* **GIVEN INSTRUCTION**
Pick out every line that holds the string "handed" and copy it.

Rows from an object dataset:
::::

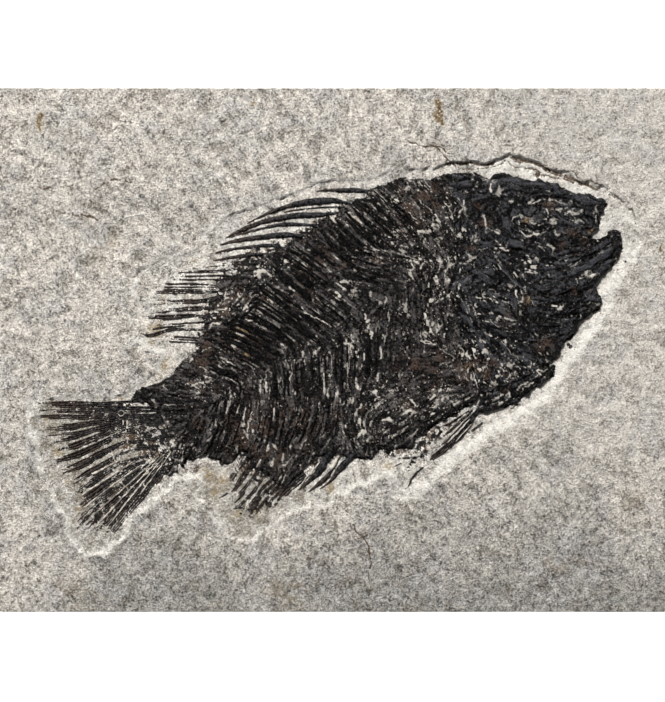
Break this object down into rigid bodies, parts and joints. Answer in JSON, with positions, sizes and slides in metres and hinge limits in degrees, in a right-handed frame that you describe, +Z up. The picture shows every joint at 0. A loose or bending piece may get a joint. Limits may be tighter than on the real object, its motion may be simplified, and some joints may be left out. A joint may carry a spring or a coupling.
{
  "type": "fossil fish slab",
  "caption": "Prepared spiny-finned fossil fish, dark brown-black bone in a shallow trough worked round it in a slab of pale limestone, lying flat.",
  "frame": {"origin": "middle of the slab's flat underside", "axes": "+Z up, out of the fossil face; +X from tail to snout; +Y towards the fish's back"},
  "size_m": [0.172, 0.131, 0.0133],
  "materials": {
    "limestone": "matt, finely pitted, mottled warm beige to grey",
    "skull_bone": "semi-gloss black-brown fossil bone",
    "fin_bone": "satin black-brown fossil fin rays",
    "body_film": "satin black-brown film of scales, ribs and vertebrae with pale flecks of stone"
  },
  "bodies": {
    "root": {"limestone_slab": "limestone", "trunk": "body_film", "skull": "skull_bone", "cheek_plate": "skull_bone", "gill_cover": "skull_bone", "lower_jaw": "skull_bone", "throat_bones": "skull_bone", "pelvic_girdle": "skull_bone", "dorsal_spine_1": "fin_bone", "dorsal_spine_2": "fin_bone", "dorsal_spine_3": "fin_bone", "dorsal_spine_4": "fin_bone", "dorsal_spine_5": "fin_bone", "dorsal_spine_6": "fin_bone", "dorsal_spine_7": "fin_bone", "dorsal_spine_8": "fin_bone", "soft_dorsal_ray_1": "fin_bone", "soft_dorsal_ray_2": "fin_bone", "soft_dorsal_ray_3": "fin_bone", "soft_dorsal_ray_4": "fin_bone", "soft_dorsal_ray_5": "fin_bone", "soft_dorsal_ray_6": "fin_bone", "soft_dorsal_ray_7": "fin_bone", "soft_dorsal_ray_8": "fin_bone", "soft_dorsal_ray_9": "fin_bone", "soft_dorsal_ray_10": "fin_bone", "soft_dorsal_ray_11": "fin_bone", "anal_spine_1": "fin_bone", "anal_spine_2": "fin_bone", "anal_spine_3": "fin_bone", "anal_ray_1": "fin_bone", "anal_ray_2": "fin_bone", "anal_ray_3": "fin_bone", "anal_ray_4": "fin_bone", "anal_ray_5": "fin_bone", "anal_ray_6": "fin_bone", "anal_ray_7": "fin_bone", "anal_ray_8": "fin_bone", "tail_ray_1": "fin_bone", "tail_ray_2": "fin_bone", "tail_ray_3": "fin_bone", "tail_ray_4": "fin_bone", "tail_ray_5": "fin_bone", "tail_ray_6": "fin_bone", "tail_ray_7": "fin_bone", "tail_ray_8": "fin_bone", "tail_ray_9": "fin_bone", "tail_ray_10": "fin_bone", "tail_ray_11": "fin_bone", "tail_ray_12": "fin_bone", "tail_ray_13": "fin_bone", "tail_ray_14": "fin_bone", "tail_ray_15": "fin_bone", "tail_ray_16": "fin_bone", "tail_ray_17": "fin_bone", "pelvic_ray_1": "fin_bone", "pelvic_ray_2": "fin_bone", "pelvic_ray_3": "fin_bone", "pelvic_spine": "fin_bone"}
  },
  "joints": []
}
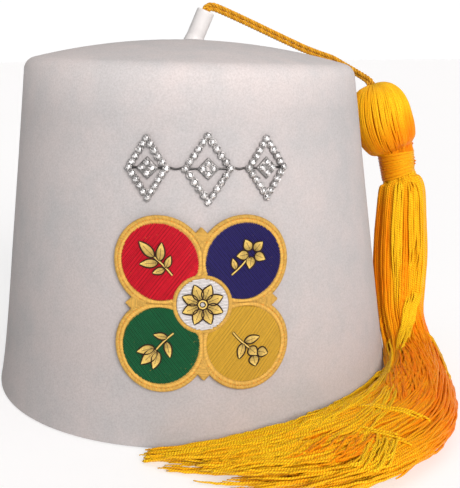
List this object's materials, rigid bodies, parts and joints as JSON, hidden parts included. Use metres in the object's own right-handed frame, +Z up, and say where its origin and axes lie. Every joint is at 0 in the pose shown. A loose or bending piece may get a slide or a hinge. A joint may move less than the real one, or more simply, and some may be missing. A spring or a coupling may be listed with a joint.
{
  "type": "fez hat",
  "caption": "Oval felt fez with a domed top, a leaning stem, a doubled cord and a long gold yarn tassel, with an embroidered lobed emblem and a stone trim on the front.",
  "frame": {"origin": "middle of the footprint of hat and tassel, on the surface that the rim stands on", "axes": "+Z up; -Y the wearer's front, where the emblem is; +X the side where the tassel hangs"},
  "size_m": [0.197, 0.2332, 0.1618],
  "materials": {
    "felt": "matt white wool felt",
    "stem": "smooth white, slight sheen",
    "cord": "twisted rayon cord, gold",
    "yarn": "lustrous two-ply rayon yarn, gold",
    "binding": "close-wound rayon thread, gold",
    "backing": "cream twill",
    "border": "gold satin stitch",
    "thread_red": "red embroidery",
    "thread_navy": "navy embroidery",
    "thread_gold": "gold embroidery",
    "thread_green": "green embroidery",
    "thread_white": "white embroidery",
    "stones": "cut glass stones on a silvered setting strip"
  },
  "bodies": {
    "root": {"felt_crown": "felt", "stem": "stem", "tassel_cord": "cord", "tassel_yarn": "yarn", "tassel_binding": "binding", "patch_backing": "backing", "patch_border": "border", "patch_field_red": "thread_red", "patch_field_navy": "thread_navy", "patch_field_gold": "thread_gold", "patch_field_green": "thread_green", "patch_centre": "thread_white", "stone_trim": "stones"}
  },
  "joints": []
}
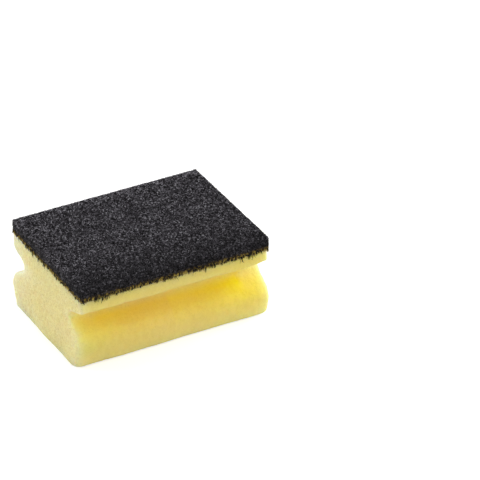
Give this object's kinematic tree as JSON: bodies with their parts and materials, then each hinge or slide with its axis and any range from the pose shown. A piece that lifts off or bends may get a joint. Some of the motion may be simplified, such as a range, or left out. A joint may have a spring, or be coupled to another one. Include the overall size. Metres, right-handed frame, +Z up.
{
  "type": "cleaning sponge",
  "caption": "Rectangular cleaning sponge: a foam block with a finger groove along each long side, and a thin scouring pad glued over its top.",
  "frame": {"origin": "the middle of the foam's base, on the surface that the sponge rests on", "axes": "+X along the sponge's length, +Y across it, +Z up towards the scouring pad"},
  "size_m": [0.0994, 0.07, 0.0428],
  "materials": {
    "foam": "matte, open-cell polyurethane foam, cut",
    "glue": "set laminating glue, cut through at the edges",
    "scouring_fleece": "matte, non-woven nylon fleece with grit"
  },
  "bodies": {
    "root": {"foam_body": "foam", "glue_film": "glue", "scouring_pad": "scouring_fleece"}
  },
  "joints": []
}
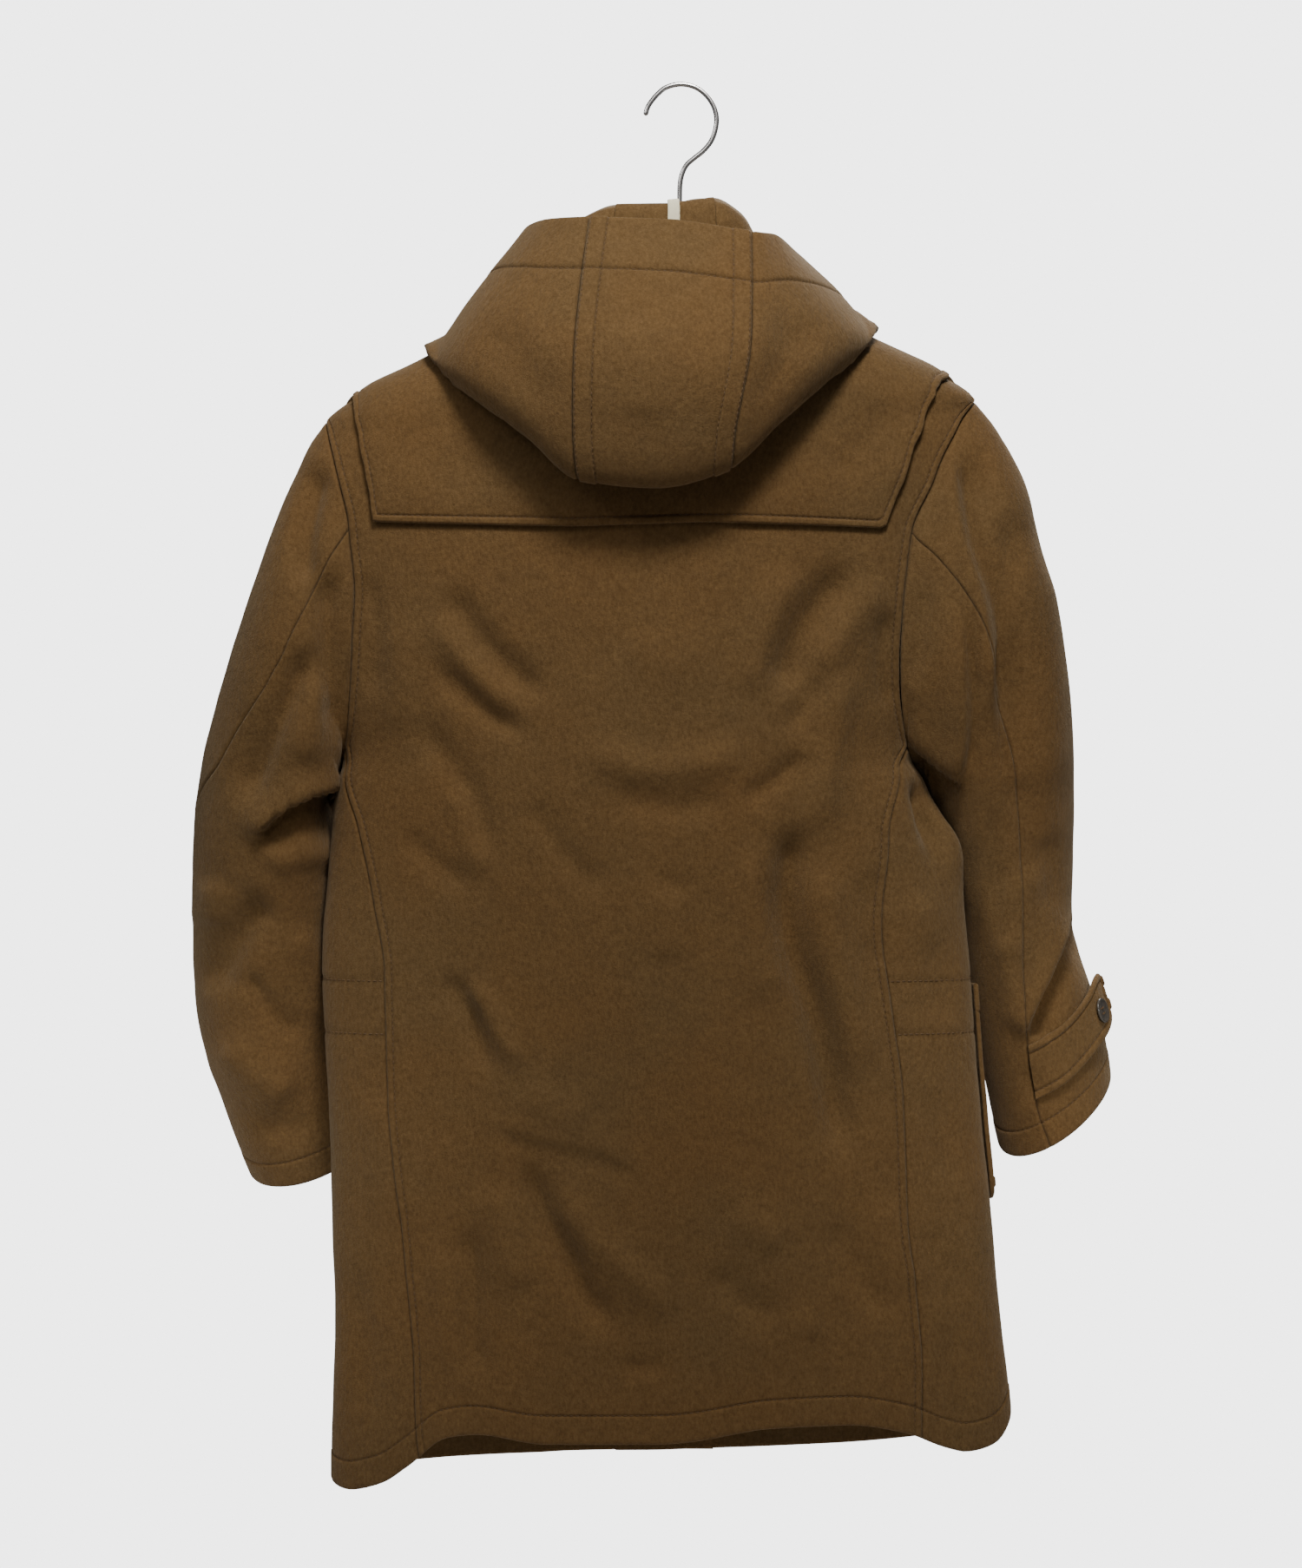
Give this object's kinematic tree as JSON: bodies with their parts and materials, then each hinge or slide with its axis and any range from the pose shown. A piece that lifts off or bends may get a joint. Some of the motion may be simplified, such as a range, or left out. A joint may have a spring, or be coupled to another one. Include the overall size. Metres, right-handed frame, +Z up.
{
  "type": "duffle coat on a hanger",
  "caption": "Thigh-length wool duffle coat with a lowered hood, shoulder yoke, toggle front, patch pockets and cuff tabs, hanging closed on a plain hanger with a chrome hook.",
  "frame": {"origin": "inside top of the hanger's hook, where a rail carries it", "axes": "+Z up, +Y towards the coat's back, +X towards the wearer's left sleeve"},
  "size_m": [0.7088, 0.2473, 1.0572],
  "materials": {
    "melton": "napped wool melton",
    "cream_tape": "woven tape",
    "toggle_horn": "polished horn look",
    "closure_cord": "twisted cord",
    "closure_patch": "smooth leather",
    "button": "satin",
    "hanger_plastic": "matt",
    "hook_chrome": "polished"
  },
  "bodies": {
    "root": {"back": "melton", "cuff_button_left": "button", "cuff_button_right": "button", "cuff_tab_left": "melton", "cuff_tab_right": "melton", "front_left": "melton", "front_right": "melton", "hanger": "hanger_plastic", "hood_centre": "melton", "hood_left": "melton", "hood_right": "melton", "hook": "hook_chrome", "loop_cord_1": "closure_cord", "loop_cord_2": "closure_cord", "loop_cord_3": "closure_cord", "loop_cord_4": "closure_cord", "loop_patch_1": "closure_patch", "loop_patch_2": "closure_patch", "loop_patch_3": "closure_patch", "loop_patch_4": "closure_patch", "neck_tape": "cream_tape", "pocket_left": "melton", "pocket_right": "melton", "side_left": "melton", "side_right": "melton", "sleeve_left_under": "melton", "sleeve_left_upper": "melton", "sleeve_right_under": "melton", "sleeve_right_upper": "melton", "toggle_1": "toggle_horn", "toggle_2": "toggle_horn", "toggle_3": "toggle_horn", "toggle_4": "toggle_horn", "toggle_cord_1": "closure_cord", "toggle_cord_2": "closure_cord", "toggle_cord_3": "closure_cord", "toggle_cord_4": "closure_cord", "toggle_patch_1": "closure_patch", "toggle_patch_2": "closure_patch", "toggle_patch_3": "closure_patch", "toggle_patch_4": "closure_patch", "yoke": "melton"}
  },
  "joints": []
}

::::

* **ANSWER TO THIS PROBLEM**
Break this object down into rigid bodies, parts and joints. Answer in JSON, with positions, sizes and slides in metres and hinge limits in degrees, in a right-handed frame that you describe, +Z up. The picture shows every joint at 0. A loose or bending piece may get a joint. Limits may be tighter than on the real object, its motion may be simplified, and some joints may be left out. A joint may carry a spring or a coupling.
List this object's materials, rigid bodies, parts and joints as JSON, hidden parts included. Use metres in the object's own right-handed frame, +Z up, and say where its origin and axes lie. Every joint is at 0 in the pose shown. A loose or bending piece may get a slide or a hinge. A joint may move less than the real one, or more simply, and some may be missing. A spring or a coupling may be listed with a joint.
Give this object's kinematic tree as JSON: bodies with their parts and materials, then each hinge or slide with its axis and any range from the pose shown. A piece that lifts off or bends may get a joint. Some of the motion may be simplified, such as a range, or left out. A joint may have a spring, or be coupled to another one. Include the overall size. Metres, right-handed frame, +Z up.
Give this object's kinematic tree as JSON: bodies with their parts and materials, then each hinge or slide with its axis and any range from the pose shown. A piece that lifts off or bends may get a joint. Some of the motion may be simplified, such as a range, or left out. A joint may have a spring, or be coupled to another one. Include the overall size. Metres, right-handed frame, +Z up.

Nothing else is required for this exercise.